Modul:Squash
Moduldokumentasjon
[opprett]
--- Squashing repeated parts of sentences
-- This is a proof of concept for the spec extension, and is not ment to be
-- the final version.
-- © John Erling Blad, Creative Commons by Attribution 3.0
local squash = {}
squash.stopWords = {
['en']=true, ['én']=true, ['ein']=true,
['ei']=true, ['éi']=true,
['et']=true, ['ét']=true, ['eit']=true, ['ett']=true, ['første']=true,
['to']=true, ['andre']=true,
['tre']=true, ['tredje']=true,
['fire']=true, ['fjerde']=true,
['fem']=true, ['femte']=true,
['seks']=true, ['sjette']=true,
['sju']=true, ['syv']=true, ['syvende']=true,
['åtte']=true, ['åttende']=true,
['ni']=true, ['niende']=true,
['ti']=true, ['tiende']=true
}
squash.stopPatterns = { "^%d+%a+", "^%d+%." }
squash.patterns = { "^[-%a]+", "^%d+%a+", "^%d+%.", "^%b{}", "^%b[]", "^%b()", "^%b<>", "^%p+", "^%s+" }
squash._comma = ', '
squash._and = ' og '
squash.isStopWord = function( token )
local str = mw.ustring.lower( token )
return squash.stopWords[mw.ustring.lower( str )]
end
squash.isStopPattern = function( token )
local halt = false
for _,pattern in ipairs( squash.stopPatterns ) do
halt = (mw.ustring.match( token, pattern ) and true) or halt
if halt then
break
end
end
return halt
end
squash.tokenize = function( str )
local fragments = {}
local start = 1
repeat
local fragment = nil
for _,pattern in ipairs( squash.patterns ) do
fragment = mw.ustring.match( str, pattern, start )
if not fragment then
-- this is a fallback if the ordinary patterns fail
fragment = mw.ustring.match( str, "^[^%s]+", start )
end
if fragment then
start = mw.ustring.len(fragment) + start
table.insert( fragments, fragment )
break
end
end
until not fragment
return fragments
end
squash.extract = function( tokens )
local collected = {}
for i,token in ipairs( tokens[1] ) do
if squash.isStopWord( token ) or squash.isStopPattern( token ) then
break
end
local found = 0
for j=1,#tokens do
if token == tokens[j][i] then
found = 1 + found
end
end
if found ~= #tokens then
break
end
table.insert( collected, token )
end
return collected
end
squash.reverse = function( sequence )
local reversed = {}
local count = #sequence
for k, v in ipairs( sequence ) do
reversed[count + 1 - k] = v
end
return reversed
end
squash.list = function( sequence )
if #sequence == 0 or #sequence == 1 then
return sequence
end
local last = table.remove( sequence )
return table.concat( { table.concat( sequence, squash._comma ), last }, squash._and )
end
squash.analysis = function( ... )
local strings = { ... }
if 1 == #strings and type( strings[1] ) == 'table' then
strings = strings[1]
end
local tokenized = {}
for i,str in ipairs(strings) do
tokenized[i] = squash.tokenize( str )
end
local head = squash.extract( tokenized )
local reversed = {}
for i,list in ipairs(tokenized) do
reversed[i] = squash.reverse( list )
end
local tail = squash.reverse( squash.extract( reversed ) )

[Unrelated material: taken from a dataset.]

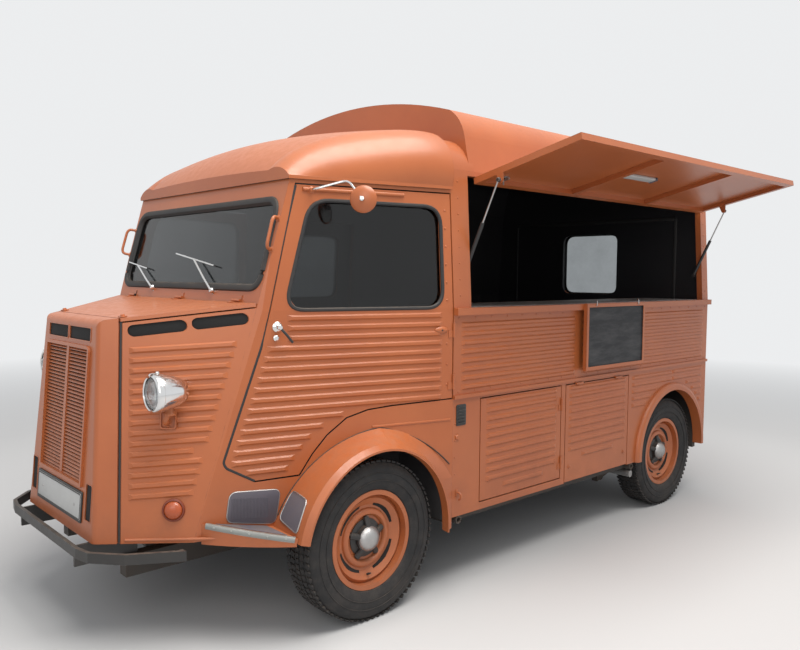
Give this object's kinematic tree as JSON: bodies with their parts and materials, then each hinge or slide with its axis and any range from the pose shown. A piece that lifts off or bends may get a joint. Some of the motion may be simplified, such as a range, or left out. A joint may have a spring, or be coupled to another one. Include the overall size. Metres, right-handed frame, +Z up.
{
  "type": "food truck",
  "caption": "Small panel van turned food truck: faceted ribbed nose, domed cab roof, raised load roof, serving hatch over a counter, hinged doors and steering wheels.",
  "frame": {"origin": "on the ground under the middle of the whole vehicle with its open hatch; the vehicle's own centre plane is the plane Y = -0.2516 m, and the front axle is at X = 1.0285 m", "axes": "+X to the nose, +Y to the serving side on the vehicle's left, +Z up"},
  "size_m": [4.193, 2.5012, 2.405],
  "materials": {
    "body_paint": "semi-gloss",
    "dark_paint": "satin",
    "chassis_paint": "matt",
    "tyre_rubber": "matt",
    "glass": "gloss",
    "bright_metal": "polished",
    "cast_metal": "rough",
    "step_metal": "worn",
    "seat_cover": "satin",
    "board": "matt",
    "counter_paint": "semi-gloss",
    "steel": "satin"
  },
  "bodies": {
    "chassis": {"floor": "chassis_paint", "side_left": "body_paint", "window_frame": "body_paint", "side_right": "body_paint", "jack_sockets": "chassis_paint", "body_roof": "body_paint", "rear_frame": "body_paint", "cab_frame": "body_paint", "cab_floor": "dark_paint", "footwells": "dark_paint", "engine_cover": "dark_paint", "cab_roof": "body_paint", "windscreen": "glass", "nose_shell": "body_paint", "grille": "body_paint", "nose_sides": "body_paint", "front_wings": "body_paint", "cab_steps": "step_metal", "front_bumper": "dark_paint", "rear_bumper": "dark_paint", "headlamps": "bright_metal", "counter": "counter_paint", "menu_board": "board", "engine": "cast_metal", "exhaust": "steel", "seats": "seat_cover", "steering_wheel": "dark_paint", "dashboard": "dark_paint", "wishbones": "chassis_paint", "rear_axle": "chassis_paint"},
    "bonnet_lid": {"bonnet": "body_paint"},
    "cab_door_left": {"door_left": "body_paint", "door_left_pane": "glass", "mirror_left": "body_paint"},
    "cab_door_right": {"door_right": "body_paint", "door_right_pane": "glass", "mirror_right": "body_paint"},
    "serving_hatch": {"hatch": "body_paint"},
    "rear_strut_tube": {"strut_tube_rear": "dark_paint"},
    "rear_strut_rod": {"strut_rod_rear": "steel"},
    "front_strut_tube": {"strut_tube_front": "dark_paint"},
    "front_strut_rod": {"strut_rod_front": "steel"},
    "locker_lid": {"locker_door": "body_paint"},
    "flap_lid": {"side_flap": "body_paint"},
    "tail_lid": {"tailgate": "body_paint", "tailgate_pane": "glass"},
    "rear_leaf_left": {"rear_door_left": "body_paint"},
    "rear_leaf_right": {"rear_door_right": "body_paint"},
    "side_slider": {"sliding_door": "body_paint", "sliding_door_pane": "glass"},
    "steering_left": {"knuckle_left": "chassis_paint"},
    "steering_right": {"knuckle_right": "chassis_paint"},
    "roller_front_left": {"tyre_front_left": "tyre_rubber", "wheel_front_left": "body_paint"},
    "roller_front_right": {"tyre_front_right": "tyre_rubber", "wheel_front_right": "body_paint"},
    "roller_rear_left": {"tyre_rear_left": "tyre_rubber", "wheel_rear_left": "body_paint"},
    "roller_rear_right": {"tyre_rear_right": "tyre_rubber", "wheel_rear_right": "body_paint"}
  },
  "joints": [
    {"name": "door_left_swing", "type": "hinge", "parent": "chassis", "child": "cab_door_left", "pos_m": [0.5665, 0.68358, 1.12], "axis": [0, 0, 1], "range_deg": [0, 70]},
    {"name": "door_right_swing", "type": "hinge", "parent": "chassis", "child": "cab_door_right", "pos_m": [0.5665, -1.18686, 1.12], "axis": [0, 0, -1], "range_deg": [0, 70]},
    {"name": "bonnet_swing", "type": "hinge", "parent": "chassis", "child": "bonnet_lid", "pos_m": [1.46634, -0.25164, 1.38187], "axis": [0, -1, 0], "range_deg": [0, 50]},
    {"name": "hatch_swing", "type": "hinge", "parent": "chassis", "child": "serving_hatch", "pos_m": [-0.7235, 0.64789, 1.95935], "axis": [-1, 0, 0], "range_deg": [0, 99.61]},
    {"name": "rear_strut_swing", "type": "hinge", "parent": "chassis", "child": "rear_strut_tube", "pos_m": [-1.8755, 0.61636, 1.504], "axis": [1, 0, 0], "range_deg": [0, 30.12]},
    {"name": "rear_strut_slide", "type": "slide", "parent": "rear_strut_tube", "child": "rear_strut_rod", "axis": [0, -0.4266, -0.9045], "range_m": [0, 0.17811]},
    {"name": "front_strut_swing", "type": "hinge", "parent": "chassis", "child": "front_strut_tube", "pos_m": [0.4285, 0.61636, 1.504], "axis": [1, 0, 0], "range_deg": [0, 30.12]},
    {"name": "front_strut_slide", "type": "slide", "parent": "front_strut_tube", "child": "front_strut_rod", "axis": [0, -0.4266, -0.9045], "range_m": [0, 0.17811]},
    {"name": "locker_swing", "type": "hinge", "parent": "chassis", "child": "locker_lid", "pos_m": [-0.2905, 0.68436, 0.64], "axis": [0, 0, 1], "range_deg": [0, 90]},
    {"name": "flap_swing", "type": "hinge", "parent": "chassis", "child": "flap_lid", "pos_m": [-0.6515, 0.68436, 0.902], "axis": [1, 0, 0], "range_deg": [0, 85]},
    {"name": "tailgate_swing", "type": "hinge", "parent": "chassis", "child": "tail_lid", "pos_m": [-1.9775, -0.25164, 1.897], "axis": [0, 1, 0], "range_deg": [0, 85]},
    {"name": "rear_left_swing", "type": "hinge", "parent": "chassis", "child": "rear_leaf_left", "pos_m": [-1.9775, 0.44536, 0.76], "axis": [0, 0, -1], "range_deg": [0, 110]},
    {"name": "rear_right_swing", "type": "hinge", "parent": "chassis", "child": "rear_leaf_right", "pos_m": [-1.9775, -0.94864, 0.76], "axis": [0, 0, 1], "range_deg": [0, 110]},
    {"name": "side_slider_run", "type": "slide", "parent": "chassis", "child": "side_slider", "axis": [-1, 0, 0], "range_m": [0, 0.7]},
    {"name": "steering", "type": "hinge", "parent": "chassis", "child": "steering_left", "pos_m": [1.0285, 0.52336, 0.35], "axis": [0, 0, 1], "range_deg": [-28, 28]},
    {"name": "steering_follow", "type": "hinge", "parent": "chassis", "child": "steering_right", "pos_m": [1.0285, -1.02664, 0.35], "axis": [0, 0, 1], "range_deg": [-28, 28]},
    {"name": "front_left_roll", "type": "hinge", "parent": "steering_left", "child": "roller_front_left", "pos_m": [1.0285, 0.58336, 0.35], "axis": [0, 1, 0], "continuous": true},
    {"name": "front_right_roll", "type": "hinge", "parent": "steering_right", "child": "roller_front_right", "pos_m": [1.0285, -1.08664, 0.35], "axis": [0, 1, 0], "continuous": true},
    {"name": "rear_left_roll", "type": "hinge", "parent": "chassis", "child": "roller_rear_left", "pos_m": [-1.5015, 0.56336, 0.35], "axis": [0, 1, 0], "continuous": true},
    {"name": "rear_right_roll", "type": "hinge", "parent": "chassis", "child": "roller_rear_right", "pos_m": [-1.5015, -1.06664, 0.35], "axis": [0, 1, 0], "continuous": true}
  ],
  "couplings": [
    {"joint": "steering_follow", "follows": "steering", "ratio": 1},
    {"joint": "rear_strut_swing", "follows": "hatch_swing", "ratio": 0.3024},
    {"joint": "rear_strut_slide", "follows": "hatch_swing", "m_per_rad": 0.10245},
    {"joint": "front_strut_swing", "follows": "hatch_swing", "ratio": 0.3024},
    {"joint": "front_strut_slide", "follows": "hatch_swing", "m_per_rad": 0.10245}
  ]
}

return table.concat( head, '' ), table.concat( tail, '' )
end
squash.synthesis = function( ... )
local strings = { ... }
if 1 == #strings and type( strings[1] ) == 'table' then
strings = strings[1]
end
local head, tail = squash.analysis(strings)
local fragments = {}
local lang = mw.getContentLanguage()
for i,str in ipairs( strings ) do
fragments[i] = mw.ustring.sub( str,
mw.ustring.len( head ) + 1,
mw.ustring.len( str ) - mw.ustring.len( tail ) )
if i ~= 1 then
fragments[i] = lang:lcfirst( fragments[i] )
end
end
return head .. squash.list( fragments ) .. tail
end
squash.run = function( frame )
return mw.message.newRawMessage( squash.synthesis( frame.args ), #(frame.args) )
end
return squash